Je suis ébahie… Je me représente une école primaire de Paris, où l’instituteur ferait lire aux élèves un discours de M. Briand !

— Et… ça les amuse, la politique ?… Elles savent ce que c’est : le Parlement, Ahmed Riza…

v]fie lueur passe dans les jolis yeux d’odalisque.

— Oui, oui, ça les amuse, ça les passionne… Nous leur expliquons tout… la Constitution, la Révolution… Nous sommes très peu savantes, nous-mêmes ; du temps d’Abdul-Hamid, dans nos écoles normales, on nous défendait d’étudier le français, de lire même des traductions… mais ici, presque toutes, nous sommes mariées à des officiers, et nos maris nous racontent des choses… nous savons que nous avons la liberté, maintenant… Alors, nous espérons qu’on nous laissera nous instruire, et que vous nous trouverez bien différentes, si vous revenez à Andrinople, dans quelques années.

— Vous vous réjouissez d’avoir la liberté ! Pourquoi ? Vous voudriez poser le voile, sortir à votre gré, comme les Européennes ?
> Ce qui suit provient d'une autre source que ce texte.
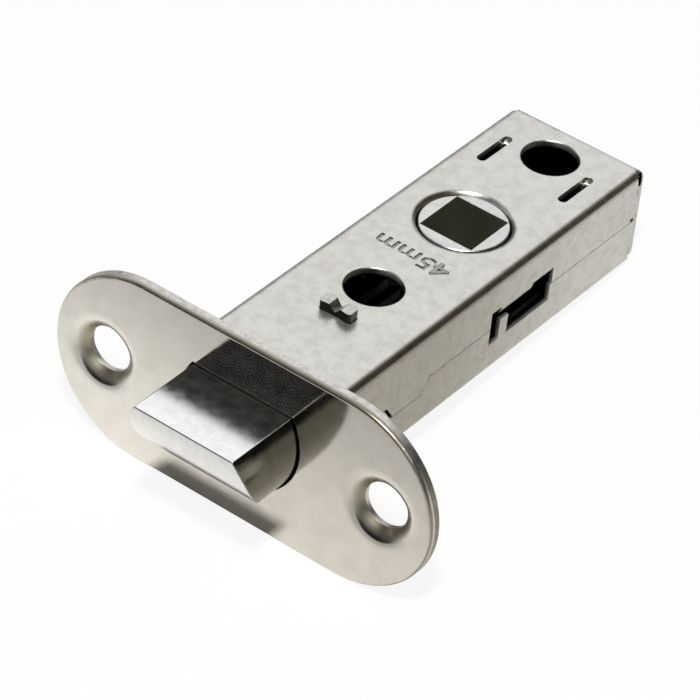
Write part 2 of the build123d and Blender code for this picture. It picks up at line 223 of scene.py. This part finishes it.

Elle répond, avec une dignité touchante :

— Non… pas ça… Nous voulons ce que la religion permet, et elle ne nous oblige pas à l’ignorance… Nous voulons devenir des femmes meilleures, bien élever nos enfans pour le pays, pour la pauvre Turquie…

Ainsi, le patriotisme est le premier sentiment social qui se développe chez ces demi-recluses.

Je demande encore :

— Vos élèves ne redoutent-elles pas le moment où elles prendront le tchartchaf ?

— Elles ?… Si on les écoutait, on les voilerait à neuf ans… Elles sont impatientes de paraître femmes… bonnes à marier…

— Elles vous quittent à treize ans ?

— Presque toujours. À quatorze ans, on les marie.

— Et quand elles sont mariées, elles ne lisent plus et elles oublient ce que vous leur avez enseigné ?…

— Tout dépend de l’homme qu’elles épousent. Mais elles ont un bon souvenir de nous et sont très reconnaissantes.